By the time she turned 18, Teisha had high expectations of her first clubbing experience. Instead, she was left feeling “really disappointed” by the “absolute shit” that Fareham nightspots Liquid and Envy played. “The music was just… not what I had in my head, it wasn’t what I imagined,” she considers. This disenchantment with her local scene led her to take a step back from dance music. Instead, she focused on the urban dance course she had started at the University of East London after finishing college.
“It was quite a history lesson in styles you wouldn’t normally study: hip-hop, pop, locking and breakdancing,” she recalls. But it was discovering and researching house dance that “reignited” Teisha’s love for dance music. “I loved the concept of a DJ being like a preacher and how house dance was a sort of trance where people could escape.”
Soon after dropping out of university for health reasons, she bought a basic DJ setup, “like a £100 controller”. It helped that Teisha was also making video content for Jump Off who, to partly pay for her work, organised DJ lessons with Radio 1Xtra’s Melody Kane. “From there, I just started practicing at home and blagged my first gig,” she laughs.

But she found it difficult to get any house gigs. “That world is quite shut for many people, unless you have someone to get you in.” In need of cash, Teisha was happy to take anything and started playing R&B and hip-hop events where she “knew people and they were more welcoming,” she says. Following in the footsteps of many aspiring DJs before her, she then began working as a mobile DJ, in part to fund her newfound interest in music production. “I had a whole rig; lights, speakers… I was doing weddings, 50th birthday parties, but I hated it.

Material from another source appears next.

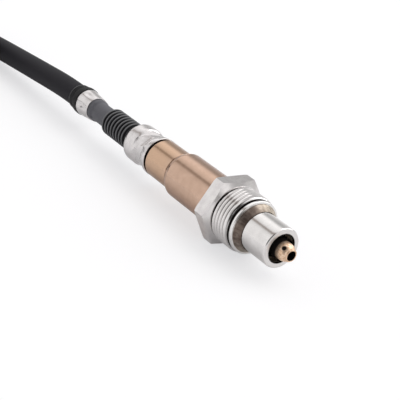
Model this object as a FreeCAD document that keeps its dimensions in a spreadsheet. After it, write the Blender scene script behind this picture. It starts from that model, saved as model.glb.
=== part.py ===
"""Particulate matter sensor for an exhaust pipe, lying on its hexagon with its cable coiled behind it.

Every turned piece is drawn along its own +Z axis, which points at the sensing tip.
Station 0 is the back face of the sealing flange, where the union nut bears.
All pieces of the sensor share one placement, which lays that axis along -Y, half the
hexagon's width above the floor. Lengths are millimetres.
"""
import FreeCAD
import Part
import math
import os

import Sketcher

SIZES = {
    # overall fits
    "seat_clearance": 0.03,
    "running_clearance": 0.05,
    # sealing flange and housing
    "flange_radius": 9.4,
    "flange_rim_length": 1.0,
    "flange_edge_round": 0.3,
    "seat_radius": 8.55,
    "seat_length": 2.85,
    "seat_edge": 0.12,
    "housing_bore_radius": 5.2,
    "housing_mouth_radius": 3.9,
    "housing_mouth_length": 2.8,
    "housing_lip_radius": 4.3,
    "housing_lip_length": 0.8,
    "tube_socket_depth": 1.2,
    # outer protection tube
    "tube_radius": 7.0,
    "tube_wall": 0.6,
    "tube_reach": 11.55,
    "tube_edge_round": 0.65,
    "tube_opening_radius": 5.0,
    "tube_root_lip": 0.6,
    # inner protection tube
    "inner_tube_radius": 3.5,
    "inner_tube_wall": 0.5,
    "inner_collar_length": 1.0,
    "inner_tube_proud": 1.65,
    "inner_shoulder_length": 0.9,
    "nozzle_radius": 2.55,
    "nozzle_hole_radius": 1.75,
    "nozzle_length": 2.4,
    "nozzle_front_wall": 0.6,
    "nozzle_round": 0.3,
    "gas_hole_radius": 0.6,
    "gas_hole_station": 3.2,
    # union nut
    "nut_gap": 0.6,
    "nut_bore_radius": 8.05,
    "nut_end_play": 0.3,
    "thread_radius": 10.0,
    "thread_length": 9.6,
    "thread_chamfer": 0.6,
    "undercut_radius": 9.0,
    "undercut_length": 1.3,
    "hex_across_flats": 22.0,
    "hex_thickness": 4.9,
    "hex_chamfer_radius": 11.35,
    "hex_chamfer_length": 0.7,
    # body sleeve
    "body_radius": 8.4,
    "body_wall": 0.8,
    "body_shoulder_gap": 1.25,
    "body_shoulder_length": 2.0,
    "body_small_radius": 7.2,
    "body_small_length": 13.0,
    "body_neck_radius": 6.5,
    "body_neck_length": 3.2,
    "body_end_round": 0.35,
    "shoulder_round": 0.9,
    # ceramics and sensing element
    "element_width": 4.0,
    "element_thickness": 1.3,
    "element_length": 54.0,
    "element_setback": 5.0,
    "bush_length": 6.0,
    "powder_length": 6.5,
    "support_ring_length": 1.0,
    "support_slot_margin": 0.5,
    "element_clearance": 0.05,
    # contacts
    "holder_radius": 6.3,
    "holder_length": 13.0,
    "element_grip": 7.8,
    "holder_slot_width": 4.6,
    "holder_slot_height": 1.25,
    "clamp_thickness": 0.55,
    "clamp_length": 6.0,
    "clamp_setback": 1.1,
    "clamp_wrap": 290.0,
    "contact_width": 1.2,
    "contact_thickness": 0.5,
    "contact_recess": 1.0,
    "contact_offset": 1.34,
    "barrel_radius": 1.1,
    "barrel_length": 3.0,
    "barrel_floor": 0.6,
    "wire_radius": 0.75,
    # wire seal
    "seal_radius": 5.65,
    # crimped rear sleeve
    "crimp_gap": 0.5,
    "crimp_wall": 0.6,
    "crimp_front_radius": 7.25,
    "crimp_front_length": 2.6,
    "crimp_pinch_radius": 6.55,
    "crimp_pinch_length": 3.4,
    "crimp_slope_length": 1.6,
    "crimp_rear_radius": 7.2,
    "crimp_rear_length": 4.4,
    "crimp_end_length": 1.3,
    "crimp_end_radius": 6.75,
    "crimp_lip_radius": 5.5,
    "crimp_flat_depth": 0.22,
    # rubber boot
    "boot_bore_radius": 3.1,
    "boot_flange_radius": 6.3,
    "boot_flange_length": 3.0,
    "boot_gap_length": 3.5,
    "boot_throat_radius": 4.95,
    "boot_throat_length": 2.6,
    "boot_root_radius": 4.5,
    "boot_rib_radius": 5.35,
    "boot_rib_width": 1.1,
    "boot_rib_pitch": 2.0,
    "boot_rib_count": 8,
    "boot_neck_radius": 3.9,
    "boot_neck_length": 10.45,
    "boot_collar_radius": 4.4,
    "boot_collar_length": 4.0,
    "boot_tail_radius": 3.8,
    "boot_tail_length": 5.6,
    "boot_round": 0.4,
    # ferrule, end ring and cuff
    "ferrule_front_radius": 4.7,
    "ferrule_rear_radius": 5.35,
    "ferrule_length": 7.5,
    "ferrule_overlap": 1.0,
    "ferrule_end_wall": 1.0,
    "ferrule_flat_distance": 4.825,
    "ferrule_flat_margin": 0.5,
    "end_ring_radius": 5.6,
    "end_ring_length": 1.6,
    "cuff_front_radius": 5.35,
    "cuff_rear_radius": 4.95,
    "cuff_length": 3.4,
    "cuff_rib_depth": 0.2,
    "cuff_rib_pitch": 0.8,
    "cuff_groove_width": 0.32,
    # protective hose and its coil
    "hose_radius": 4.6,
    "coil_radius": 50.6,
    "coil_round": 3.0,
    # connector at the far end
    "plug_length": 26.0,
    "plug_width": 19.0,
    "plug_height": 13.0,
    "plug_corner": 2.2,
    "plug_wall": 1.5,
    "plug_socket_depth": 12.0,
    "plug_seal_wall": 1.0,
    "plug_seal_length": 2.5,
    "plug_pin_radius": 0.75,
    "plug_pin_length": 7.0,
    "plug_pin_pitch": 3.0,
    "plug_pin_count": 5,
    "gland_radius": 6.2,
    "gland_length": 9.0,
    "gland_grip": 6.5,
    "lock_width": 7.0,
    "lock_length": 15.0,
    "lock_thickness": 1.3,
    "lock_rise": 1.1,
    "lock_post_length": 3.5,
    "lock_post_start": 6.75,
    "lock_setback": 1.0,
}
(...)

I had to lug the gear around myself, or wear a dress and heels for seven hours if it was a bar gig.”
Investing the money she’d made in buying better decks and equipment, Teisha enrolled in a music course to learn the basics. Before long, she was practicing an hour of piano and 45 minutes on guitar each morning, while learning the ins and outs of Ableton. But it was seeing Bonobo’s live show at Brixton Academy that formed her I-need-to-do-this moment.
TSHA was born and, having constructed a yearly plan, she spent all her savings on the mixing, press, and artwork of her debut single. Her first full EP, Moonlight, even attracted major label attention. “I think they wanted to turn me into the next Calvin Harris,” TSHA recalls seriously. “In their heads, I imagine they thought, ‘She can produce dance music and she looks okay so we could market her this way.’” Instead, she signed with Ninja Tune’s sister label, Counter Records.
Two years later and her unbreakable determination has paid off. As well as securing a three-album deal with Ninja Tune, her emotional banger “Sister” — created after Teisha found her long-lost sister during lockdown, and taken from her stunning new EP, Flowers — is sitting pretty at 1.4 million streams.
Not one to let the hype get to her head, seconds after our call and TSHA is off, humbly moving to the next item in her seemingly-endless schedule: teaching a production masterclass. After spending an hour in her company, it’s clear that nothing is going to stop Teisha Matthews from achieving whatever she sets her mind to.